[What you should do] Return, word for word, the lines from the line holding "ear = ear.cut(load)" through the line holding "bpy.data.objects.remove(obj)". Include both end lines and no others.

[Recorded data]

....................

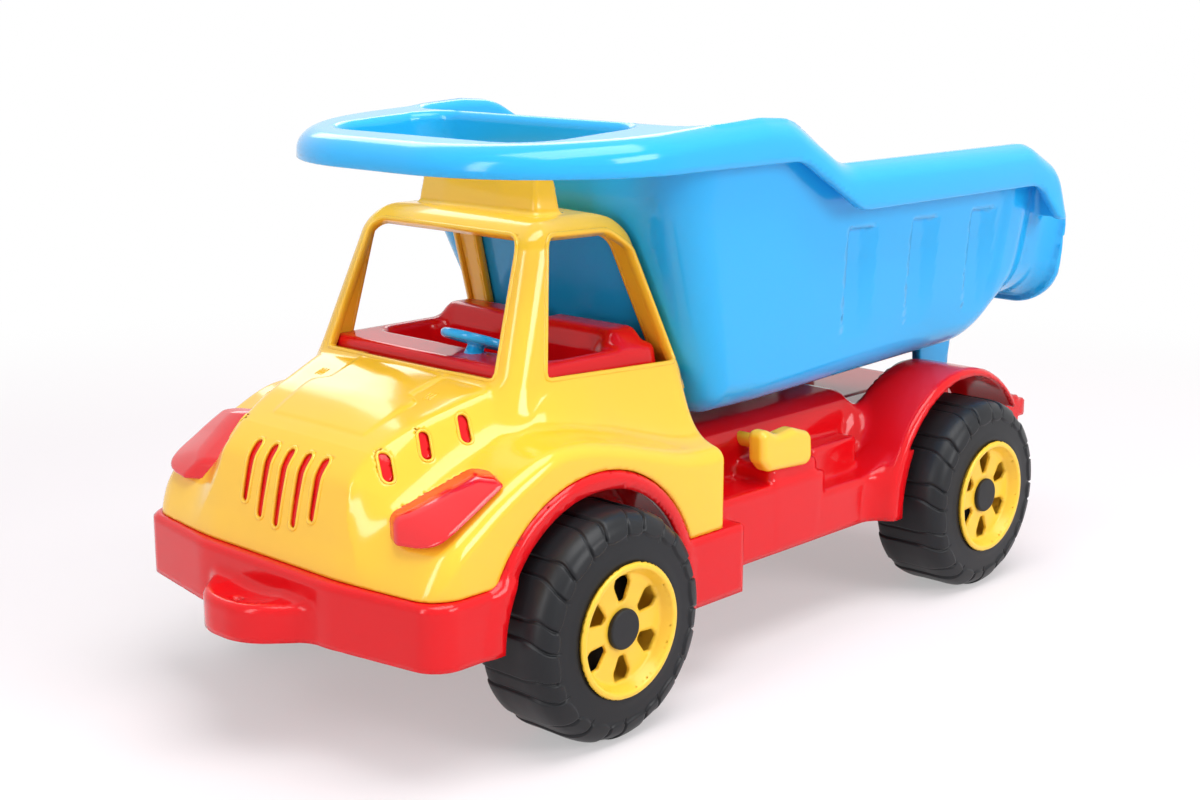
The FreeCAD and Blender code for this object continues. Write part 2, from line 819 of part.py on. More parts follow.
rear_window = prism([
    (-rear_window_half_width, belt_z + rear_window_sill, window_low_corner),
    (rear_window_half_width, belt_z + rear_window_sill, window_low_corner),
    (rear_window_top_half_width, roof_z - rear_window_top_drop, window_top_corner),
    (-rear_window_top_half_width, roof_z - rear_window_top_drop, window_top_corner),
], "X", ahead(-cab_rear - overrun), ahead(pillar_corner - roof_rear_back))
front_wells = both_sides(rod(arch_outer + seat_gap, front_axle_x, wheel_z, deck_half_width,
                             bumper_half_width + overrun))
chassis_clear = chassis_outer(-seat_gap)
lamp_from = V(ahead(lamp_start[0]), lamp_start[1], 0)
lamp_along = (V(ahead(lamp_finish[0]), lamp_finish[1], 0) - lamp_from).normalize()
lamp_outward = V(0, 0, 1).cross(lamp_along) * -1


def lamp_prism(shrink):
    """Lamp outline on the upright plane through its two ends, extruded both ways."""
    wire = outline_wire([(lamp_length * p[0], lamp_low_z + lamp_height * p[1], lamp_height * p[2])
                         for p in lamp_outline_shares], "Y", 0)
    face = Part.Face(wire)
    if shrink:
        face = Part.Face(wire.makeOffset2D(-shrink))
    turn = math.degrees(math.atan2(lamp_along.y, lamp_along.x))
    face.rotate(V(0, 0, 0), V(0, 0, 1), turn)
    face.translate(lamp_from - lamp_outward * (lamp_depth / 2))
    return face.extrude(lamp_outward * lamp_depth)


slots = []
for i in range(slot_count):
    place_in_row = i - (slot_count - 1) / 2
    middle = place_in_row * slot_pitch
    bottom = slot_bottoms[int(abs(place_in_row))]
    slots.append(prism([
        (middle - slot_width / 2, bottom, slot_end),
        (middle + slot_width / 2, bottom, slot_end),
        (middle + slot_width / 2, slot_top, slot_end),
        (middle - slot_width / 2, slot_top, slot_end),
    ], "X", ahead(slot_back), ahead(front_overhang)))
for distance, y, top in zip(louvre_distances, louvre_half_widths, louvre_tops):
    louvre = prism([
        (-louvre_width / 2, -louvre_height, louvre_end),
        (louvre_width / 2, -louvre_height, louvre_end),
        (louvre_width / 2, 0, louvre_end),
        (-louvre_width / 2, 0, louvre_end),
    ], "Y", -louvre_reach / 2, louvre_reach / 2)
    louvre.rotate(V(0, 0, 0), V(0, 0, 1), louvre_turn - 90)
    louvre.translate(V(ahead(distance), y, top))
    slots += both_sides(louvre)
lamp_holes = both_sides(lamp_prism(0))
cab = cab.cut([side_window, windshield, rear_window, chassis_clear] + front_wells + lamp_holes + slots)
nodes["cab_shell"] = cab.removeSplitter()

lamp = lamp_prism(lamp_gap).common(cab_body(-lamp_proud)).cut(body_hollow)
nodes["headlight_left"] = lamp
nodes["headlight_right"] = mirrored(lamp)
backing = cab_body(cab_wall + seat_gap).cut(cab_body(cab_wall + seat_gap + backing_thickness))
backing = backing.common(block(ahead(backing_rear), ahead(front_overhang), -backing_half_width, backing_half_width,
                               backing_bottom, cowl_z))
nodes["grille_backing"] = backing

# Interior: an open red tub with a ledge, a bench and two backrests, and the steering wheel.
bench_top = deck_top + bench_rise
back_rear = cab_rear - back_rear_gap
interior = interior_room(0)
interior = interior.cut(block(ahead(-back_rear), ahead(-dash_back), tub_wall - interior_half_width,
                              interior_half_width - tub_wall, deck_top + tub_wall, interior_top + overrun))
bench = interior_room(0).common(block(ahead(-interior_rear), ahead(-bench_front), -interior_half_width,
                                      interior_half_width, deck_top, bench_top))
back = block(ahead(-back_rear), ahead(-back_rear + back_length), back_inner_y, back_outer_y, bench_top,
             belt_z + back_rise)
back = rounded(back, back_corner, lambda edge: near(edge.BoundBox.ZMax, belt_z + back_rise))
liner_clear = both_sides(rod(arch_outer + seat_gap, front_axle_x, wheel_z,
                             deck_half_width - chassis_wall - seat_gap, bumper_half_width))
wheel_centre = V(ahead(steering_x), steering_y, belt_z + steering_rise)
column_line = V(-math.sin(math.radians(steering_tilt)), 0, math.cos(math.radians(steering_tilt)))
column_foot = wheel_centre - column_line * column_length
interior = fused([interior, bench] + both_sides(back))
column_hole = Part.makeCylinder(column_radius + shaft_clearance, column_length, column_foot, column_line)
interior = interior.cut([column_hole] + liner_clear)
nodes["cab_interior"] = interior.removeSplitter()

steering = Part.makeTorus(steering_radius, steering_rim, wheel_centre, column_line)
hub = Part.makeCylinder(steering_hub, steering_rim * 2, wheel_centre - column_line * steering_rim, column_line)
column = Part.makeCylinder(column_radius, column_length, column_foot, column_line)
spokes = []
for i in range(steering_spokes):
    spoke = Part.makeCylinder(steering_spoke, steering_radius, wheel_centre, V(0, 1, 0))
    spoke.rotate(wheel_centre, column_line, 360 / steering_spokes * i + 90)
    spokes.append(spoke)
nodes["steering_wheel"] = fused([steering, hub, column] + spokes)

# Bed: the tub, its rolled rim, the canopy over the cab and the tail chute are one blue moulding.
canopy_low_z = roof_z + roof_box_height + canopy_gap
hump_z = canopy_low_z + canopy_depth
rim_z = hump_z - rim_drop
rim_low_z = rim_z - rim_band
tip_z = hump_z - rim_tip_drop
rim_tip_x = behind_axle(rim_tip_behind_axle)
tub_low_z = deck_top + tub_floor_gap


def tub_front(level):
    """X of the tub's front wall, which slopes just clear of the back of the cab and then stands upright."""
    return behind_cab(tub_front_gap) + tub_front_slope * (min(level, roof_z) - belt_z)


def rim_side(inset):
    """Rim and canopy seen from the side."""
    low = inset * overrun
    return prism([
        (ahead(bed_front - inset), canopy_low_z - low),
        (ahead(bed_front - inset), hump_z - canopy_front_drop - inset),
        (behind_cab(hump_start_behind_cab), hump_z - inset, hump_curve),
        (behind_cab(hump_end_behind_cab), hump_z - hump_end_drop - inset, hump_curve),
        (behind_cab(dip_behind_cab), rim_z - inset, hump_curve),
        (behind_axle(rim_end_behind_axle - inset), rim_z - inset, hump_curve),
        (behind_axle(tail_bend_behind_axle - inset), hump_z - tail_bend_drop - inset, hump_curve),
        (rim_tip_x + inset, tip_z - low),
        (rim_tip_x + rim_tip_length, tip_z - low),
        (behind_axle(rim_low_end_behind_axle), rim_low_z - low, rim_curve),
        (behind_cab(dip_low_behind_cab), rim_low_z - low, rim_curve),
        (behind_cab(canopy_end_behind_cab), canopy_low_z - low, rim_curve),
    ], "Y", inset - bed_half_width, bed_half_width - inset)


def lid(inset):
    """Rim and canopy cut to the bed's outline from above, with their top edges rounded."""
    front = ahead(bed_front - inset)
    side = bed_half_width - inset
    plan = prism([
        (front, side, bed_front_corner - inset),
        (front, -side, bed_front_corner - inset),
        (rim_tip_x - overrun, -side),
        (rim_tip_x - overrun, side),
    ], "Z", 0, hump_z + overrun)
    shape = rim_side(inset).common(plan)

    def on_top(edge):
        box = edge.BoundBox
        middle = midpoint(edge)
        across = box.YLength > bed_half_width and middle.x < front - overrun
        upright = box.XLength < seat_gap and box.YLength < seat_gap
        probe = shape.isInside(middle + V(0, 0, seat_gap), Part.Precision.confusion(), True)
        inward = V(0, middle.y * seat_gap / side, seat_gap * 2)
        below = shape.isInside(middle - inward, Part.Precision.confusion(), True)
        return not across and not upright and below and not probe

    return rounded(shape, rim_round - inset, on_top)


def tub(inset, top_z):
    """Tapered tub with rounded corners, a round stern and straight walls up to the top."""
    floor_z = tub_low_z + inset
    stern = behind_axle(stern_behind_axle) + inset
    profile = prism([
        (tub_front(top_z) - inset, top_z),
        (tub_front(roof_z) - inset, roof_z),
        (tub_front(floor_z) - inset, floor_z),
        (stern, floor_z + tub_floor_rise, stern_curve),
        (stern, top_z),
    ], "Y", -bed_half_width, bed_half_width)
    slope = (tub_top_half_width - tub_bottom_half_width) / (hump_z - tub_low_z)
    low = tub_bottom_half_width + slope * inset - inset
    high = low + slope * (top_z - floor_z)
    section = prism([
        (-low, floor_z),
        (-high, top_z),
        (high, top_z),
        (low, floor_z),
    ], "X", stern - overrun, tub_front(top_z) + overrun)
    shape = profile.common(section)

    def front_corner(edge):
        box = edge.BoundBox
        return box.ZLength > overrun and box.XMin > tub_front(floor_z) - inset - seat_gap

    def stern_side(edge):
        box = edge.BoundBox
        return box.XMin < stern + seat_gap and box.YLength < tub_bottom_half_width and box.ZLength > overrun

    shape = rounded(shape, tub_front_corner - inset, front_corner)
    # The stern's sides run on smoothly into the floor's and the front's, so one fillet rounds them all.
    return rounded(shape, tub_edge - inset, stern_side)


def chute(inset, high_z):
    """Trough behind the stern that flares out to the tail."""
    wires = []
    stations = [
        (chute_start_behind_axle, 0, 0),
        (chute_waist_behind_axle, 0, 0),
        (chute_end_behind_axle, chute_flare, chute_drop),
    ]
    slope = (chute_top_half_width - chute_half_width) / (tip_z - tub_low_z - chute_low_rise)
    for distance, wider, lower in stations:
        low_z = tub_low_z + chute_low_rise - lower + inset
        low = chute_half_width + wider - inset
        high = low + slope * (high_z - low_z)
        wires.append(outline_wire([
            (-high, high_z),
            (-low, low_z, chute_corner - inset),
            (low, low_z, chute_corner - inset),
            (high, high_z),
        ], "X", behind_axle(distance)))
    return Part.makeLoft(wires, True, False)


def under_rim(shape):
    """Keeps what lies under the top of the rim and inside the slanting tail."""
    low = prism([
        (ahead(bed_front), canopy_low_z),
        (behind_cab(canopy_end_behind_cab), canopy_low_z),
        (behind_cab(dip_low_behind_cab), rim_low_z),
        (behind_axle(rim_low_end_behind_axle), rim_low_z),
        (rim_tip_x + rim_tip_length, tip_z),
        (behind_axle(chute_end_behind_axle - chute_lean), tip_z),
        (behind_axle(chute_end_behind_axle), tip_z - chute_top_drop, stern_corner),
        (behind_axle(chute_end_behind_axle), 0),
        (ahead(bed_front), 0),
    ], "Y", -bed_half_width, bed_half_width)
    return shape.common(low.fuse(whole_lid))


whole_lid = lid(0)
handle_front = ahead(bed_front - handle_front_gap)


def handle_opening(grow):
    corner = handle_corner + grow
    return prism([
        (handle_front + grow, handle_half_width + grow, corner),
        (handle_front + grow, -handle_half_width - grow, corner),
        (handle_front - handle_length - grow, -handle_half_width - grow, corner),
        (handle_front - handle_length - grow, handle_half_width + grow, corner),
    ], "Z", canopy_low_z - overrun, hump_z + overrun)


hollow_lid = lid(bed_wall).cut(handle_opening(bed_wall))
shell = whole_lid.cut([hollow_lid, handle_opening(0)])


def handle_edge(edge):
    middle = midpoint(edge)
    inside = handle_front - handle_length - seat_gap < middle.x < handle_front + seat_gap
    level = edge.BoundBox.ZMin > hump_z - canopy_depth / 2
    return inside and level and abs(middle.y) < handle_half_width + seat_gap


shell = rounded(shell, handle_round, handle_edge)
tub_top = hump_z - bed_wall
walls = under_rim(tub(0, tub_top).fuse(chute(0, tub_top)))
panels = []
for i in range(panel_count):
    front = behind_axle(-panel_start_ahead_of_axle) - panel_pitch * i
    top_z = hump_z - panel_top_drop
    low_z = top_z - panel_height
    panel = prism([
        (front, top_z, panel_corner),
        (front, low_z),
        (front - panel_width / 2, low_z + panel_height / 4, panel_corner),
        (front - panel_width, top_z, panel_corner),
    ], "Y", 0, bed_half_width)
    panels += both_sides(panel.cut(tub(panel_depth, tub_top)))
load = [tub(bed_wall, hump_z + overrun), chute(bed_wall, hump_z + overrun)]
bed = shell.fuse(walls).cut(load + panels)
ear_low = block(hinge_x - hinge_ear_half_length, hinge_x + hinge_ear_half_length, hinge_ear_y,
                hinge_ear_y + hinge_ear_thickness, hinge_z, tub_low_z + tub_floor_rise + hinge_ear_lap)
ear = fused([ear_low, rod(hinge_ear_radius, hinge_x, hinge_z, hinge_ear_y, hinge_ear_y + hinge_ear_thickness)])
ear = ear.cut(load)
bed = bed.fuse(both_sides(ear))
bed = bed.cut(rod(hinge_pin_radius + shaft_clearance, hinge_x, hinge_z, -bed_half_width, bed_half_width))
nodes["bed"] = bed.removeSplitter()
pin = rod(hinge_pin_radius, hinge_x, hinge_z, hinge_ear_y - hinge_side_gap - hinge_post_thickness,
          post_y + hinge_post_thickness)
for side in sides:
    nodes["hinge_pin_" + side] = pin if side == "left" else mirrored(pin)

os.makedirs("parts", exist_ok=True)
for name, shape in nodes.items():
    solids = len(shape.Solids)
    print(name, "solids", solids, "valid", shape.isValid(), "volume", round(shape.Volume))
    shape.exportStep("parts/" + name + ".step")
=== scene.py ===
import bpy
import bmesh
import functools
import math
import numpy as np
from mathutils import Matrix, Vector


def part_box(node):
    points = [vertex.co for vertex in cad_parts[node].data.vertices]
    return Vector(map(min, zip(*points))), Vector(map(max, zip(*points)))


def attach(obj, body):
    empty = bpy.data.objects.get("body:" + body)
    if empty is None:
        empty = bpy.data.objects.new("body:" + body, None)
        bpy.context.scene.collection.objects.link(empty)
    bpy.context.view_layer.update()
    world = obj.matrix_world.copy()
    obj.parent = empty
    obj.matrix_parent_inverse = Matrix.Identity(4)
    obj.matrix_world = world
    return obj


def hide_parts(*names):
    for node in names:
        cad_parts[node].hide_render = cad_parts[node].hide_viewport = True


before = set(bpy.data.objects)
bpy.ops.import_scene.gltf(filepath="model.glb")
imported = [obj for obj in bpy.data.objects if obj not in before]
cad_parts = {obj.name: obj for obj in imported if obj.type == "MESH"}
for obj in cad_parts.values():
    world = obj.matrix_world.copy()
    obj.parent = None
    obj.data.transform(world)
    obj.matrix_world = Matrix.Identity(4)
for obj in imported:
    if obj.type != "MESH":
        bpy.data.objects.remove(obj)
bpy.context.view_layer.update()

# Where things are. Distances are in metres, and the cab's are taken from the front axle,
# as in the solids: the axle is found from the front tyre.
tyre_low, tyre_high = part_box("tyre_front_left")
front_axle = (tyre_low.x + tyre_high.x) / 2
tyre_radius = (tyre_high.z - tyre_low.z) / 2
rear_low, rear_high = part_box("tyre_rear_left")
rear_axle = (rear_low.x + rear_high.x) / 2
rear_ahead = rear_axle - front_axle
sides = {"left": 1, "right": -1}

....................

[Result]
ear = ear.cut(load)
bed = bed.fuse(both_sides(ear))
bed = bed.cut(rod(hinge_pin_radius + shaft_clearance, hinge_x, hinge_z, -bed_half_width, bed_half_width))
nodes["bed"] = bed.removeSplitter()
pin = rod(hinge_pin_radius, hinge_x, hinge_z, hinge_ear_y - hinge_side_gap - hinge_post_thickness,
          post_y + hinge_post_thickness)
for side in sides:
    nodes["hinge_pin_" + side] = pin if side == "left" else mirrored(pin)

os.makedirs("parts", exist_ok=True)
for name, shape in nodes.items():
    solids = len(shape.Solids)
    print(name, "solids", solids, "valid", shape.isValid(), "volume", round(shape.Volume))
    shape.exportStep("parts/" + name + ".step")
=== scene.py ===
import bpy
import bmesh
import functools
import math
import numpy as np
from mathutils import Matrix, Vector


def part_box(node):
    points = [vertex.co for vertex in cad_parts[node].data.vertices]
    return Vector(map(min, zip(*points))), Vector(map(max, zip(*points)))


def attach(obj, body):
    empty = bpy.data.objects.get("body:" + body)
    if empty is None:
        empty = bpy.data.objects.new("body:" + body, None)
        bpy.context.scene.collection.objects.link(empty)
    bpy.context.view_layer.update()
    world = obj.matrix_world.copy()
    obj.parent = empty
    obj.matrix_parent_inverse = Matrix.Identity(4)
    obj.matrix_world = world
    return obj


def hide_parts(*names):
    for node in names:
        cad_parts[node].hide_render = cad_parts[node].hide_viewport = True


before = set(bpy.data.objects)
bpy.ops.import_scene.gltf(filepath="model.glb")
imported = [obj for obj in bpy.data.objects if obj not in before]
cad_parts = {obj.name: obj for obj in imported if obj.type == "MESH"}
for obj in cad_parts.values():
    world = obj.matrix_world.copy()
    obj.parent = None
    obj.data.transform(world)
    obj.matrix_world = Matrix.Identity(4)
for obj in imported:
    if obj.type != "MESH":
        bpy.data.objects.remove(obj)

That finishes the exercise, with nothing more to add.